## Your goal
Gather the lines from the material that contain "behind".

## CAD and scene scripts
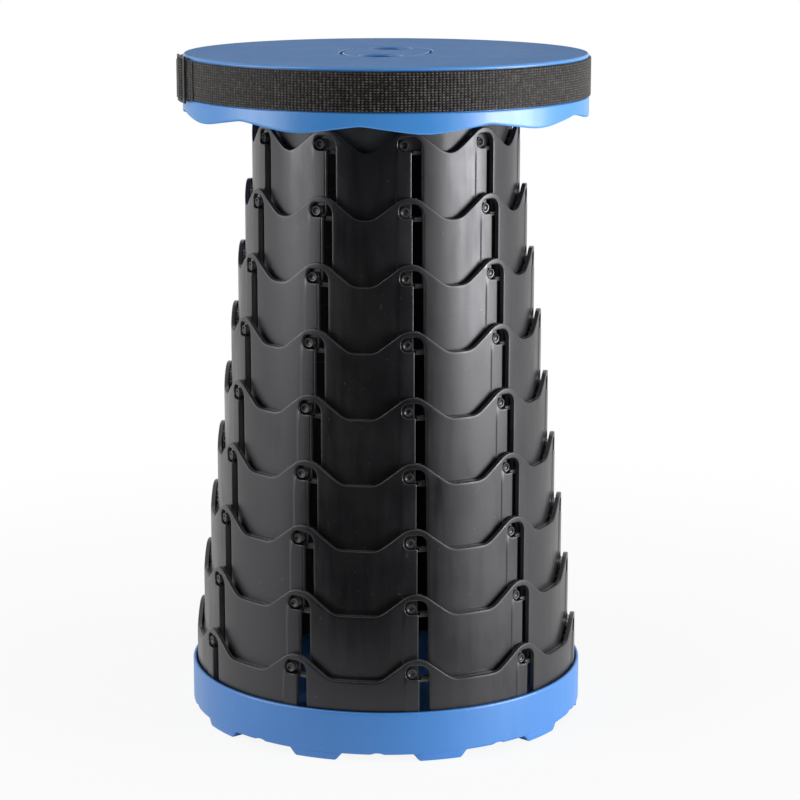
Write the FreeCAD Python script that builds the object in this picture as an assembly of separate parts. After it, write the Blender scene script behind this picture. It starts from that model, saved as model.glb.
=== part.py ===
"""Collapsible telescopic stool, drawn extended and locked.

Nine wavy-topped rings hang inside one another between a round base and a round seat.
Each ring carries a row of pins near its lower edge, and they catch in the notches of
the next, wider ring below. +Z is up, the floor is z = 0 and the axis is x = y = 0.
The front is -Y, and angles are counted from the front towards +X, seen from above.
"""
import FreeCAD, Part
import math
import os

# Columns of pins, notches and slots, the same on every ring
columns = 10
first_column_angle = 7.4

# Sliding rings
tier_count = 9
first_tier_radius = 82.3
tier_step = 4.75
tier_wall = 2.6
tier_pitch = 38.8
stage_clearance = 0.05

# Pins, near the lower edge of each ring
pin_radius = 2.9
pin_above_edge = 5.8
pin_tip_recess = 0.8
pin_root_depth = 0.3

# Notch and slot that the pins of the ring inside stand in
notch_clearance = 0.7
notch_top = 5.1
notch_corner_radius = 6.5
slot_from_pin = 4.6
slot_width = 6.3
lower_band_height = 2.6

# Raised strip under each notch, hollow behind so that the pin can run down it
strip_half_width = 4.2
strip_proud = 0.5
strip_skin = 1.1
groove_side_clearance = 0.2

# Wavy upper edge
crest_above_pin = 8.6
crest_from_pin = 3.2
crest_rise = 13.4
crest_half_width = 26.5
crest_radius = 13.0
trough_radius = 12.5

# Guide flange round the foot of each ring
flange_height = 1.0
flange_step_height = 2.4
flange_step_inset = 1.2
flange_clearance = 0.2
flange_root_depth = 0.5

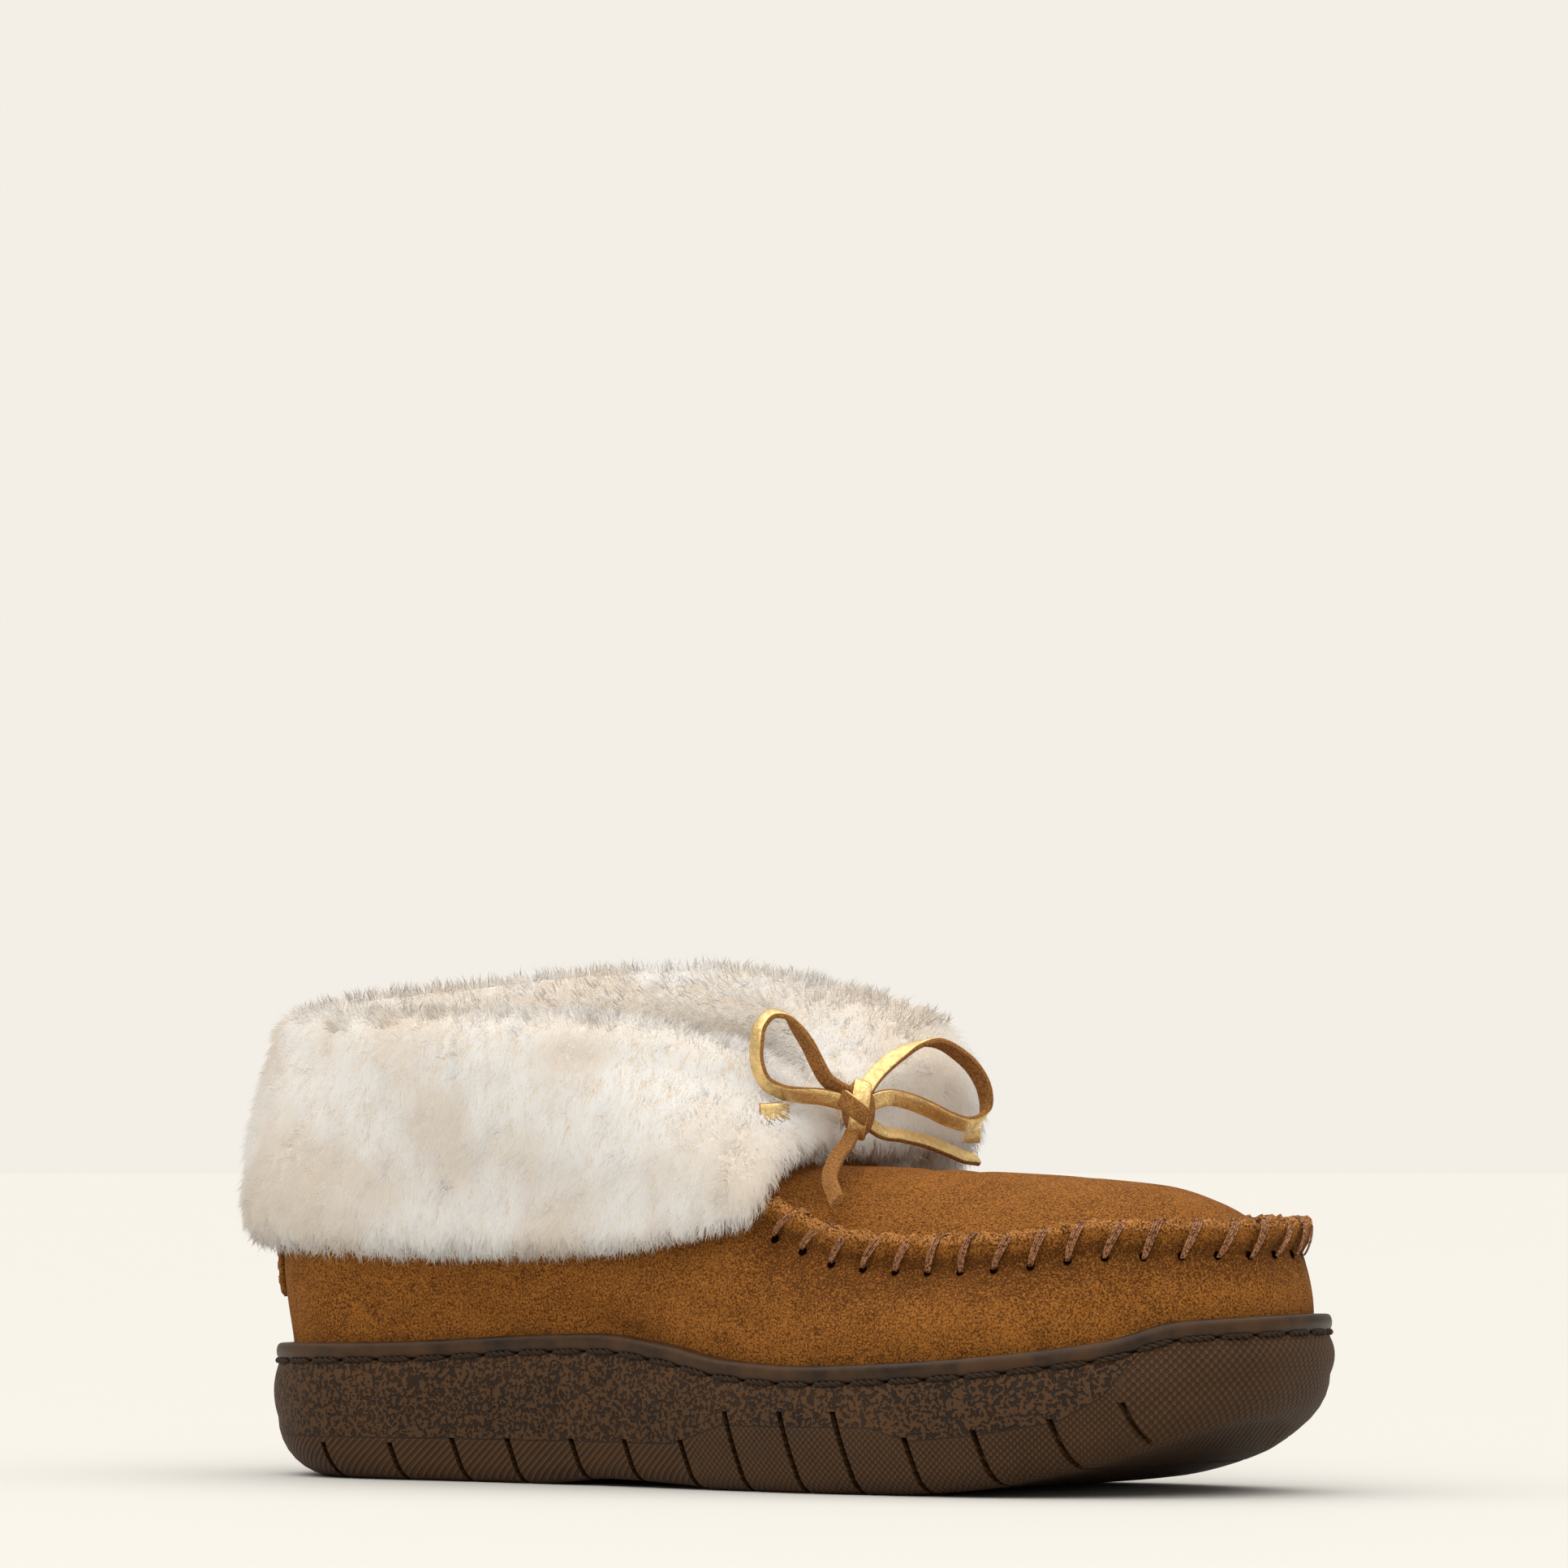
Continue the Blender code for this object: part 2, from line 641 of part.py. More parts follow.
def wall_point(line, height):
    """Where a meridian of the upper, from low to high, passes a height."""
    for a, b in zip(line[:-1], line[1:]):
        if a[2] <= height <= b[2]:
            return mix(a, b, (height - a[2]) / (b[2] - a[2]))
    return line[0] if height < line[0][2] else line[-1]


def meridians():
    """Lines up the outside of the upper at each point of the throat loop, and the shaft's own rows."""
    rows = wall_rows()
    shaft = shaft_rows(rows[-1], apron_row(rows[-1], THROAT_STATION))
    lines = []
    for k, station in enumerate(throat_stations()):
        lines.append([row[station] for row in rows[2:6]] + [row[k] for row in shaft])
    for k in range(len(lines), len(shaft[0])):
        lines.append([row[k] for row in shaft])
    return lines, shaft


def shaft_normals(shaft):
    """Outward directions of the shaft's wall at each of its points."""
    rows = np.array(shaft)
    around = np.roll(rows, -1, 1) - np.roll(rows, 1, 1)
    up = np.gradient(rows, axis=0)
    return unit(np.cross(around, up))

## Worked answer
Write the FreeCAD Python script that builds the object in this picture as an assembly of separate parts. After it, write the Blender scene script behind this picture. It starts from that model, saved as model.glb.
# Raised strip under each notch, hollow behind so that the pin can run down it